= Katherine Magarian =

Survivor of the Armenian genocide

Katherine (Chakoian) Magarian (April 10, 1906, Baghin-Palou/Բալու, Ottoman Empire; (present day Palu, Elazığ, Turkey) - December 27, 2000, North Kingstown, Rhode Island, United States) was a survivor of the Armenian genocide whose testimony was widely published.

== Biography ==
Katherine, the daughter of a businessman, was born in the village of Baghin, in Palou, Ottoman Empire, an Armenian enclave on the Euphrates River. She was nine years old at the start of the Armenian genocide, in April 1915. She witnessed the invasion of Turks and the initial systematic slaying of the male population of her village, among them her father. When the massacre ensued on the women and children of the village, Katherine, her two younger sisters and mother began to run, both of Katherine's sisters (one of them four years old) were captured, and her mother was hit, but able to keep running. Katherine and her mother were able to escape their village and death by fleeing on foot for three days through the mountains, to Harput, where the genocide would eventually engulf and separate them. An estimated 25 family members of Katherine's were murdered or kidnapped.
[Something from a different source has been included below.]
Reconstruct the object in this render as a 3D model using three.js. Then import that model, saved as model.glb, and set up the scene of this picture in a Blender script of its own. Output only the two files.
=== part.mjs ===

Katherine survived in the epicenter of the genocide for five years, by working in the home of a Turkish family, while her mother was kept hidden, nearby in the mountains. Around 1920, her mother returned to the Turkish family's home to retrieve Katherine and bring her to an Armenian orphanage in Beirut, where the Ottoman Empire had already lost power, nearing the end of World War I. For the next four years, Katherine was separated from her mother for a second time while living at the orphanage, until a priest would later reunite them; Followed by a third separation in 1924, when Katherine's mother left for the United States to meet family members that had emigrated there prior to the genocide.

In 1926, Katherine emigrated to Havana, Cuba with money from an uncle, to meet other family members. She was accompanied by John Magarian, a boy from her village (though she did not know him before the genocide), whom she had met in Beirut. John and Katherine married on June 3 of 1926 in Havana. In October 1927, Katherine gave birth to her first child, Mary, in Cuba and within two weeks moved to the United States by boat.

Katherine and John settled in Providence, Rhode Island, near Katherine's mother, her extended family and a large Armenian diaspora. Katherine's life in America would include having four more children (a total of five) and raising the four that survived past infancy, while John worked as a shoemaker. In her later years, Katherine became a self-taught crocheter and took care of her husband during his last years.

== Notability ==
Katherine was a notable Armenian Genocide survivor, whose personal testimony was first published in The Boston Globe article 'Voices of New England' in 1998. In the years following, her testimony was published in several books, including Hate Crimes by Laurie Willis; used as historical reference for genocidal literature; and most recently used for a children's book based on her testimony, entitled The Crochet Angel.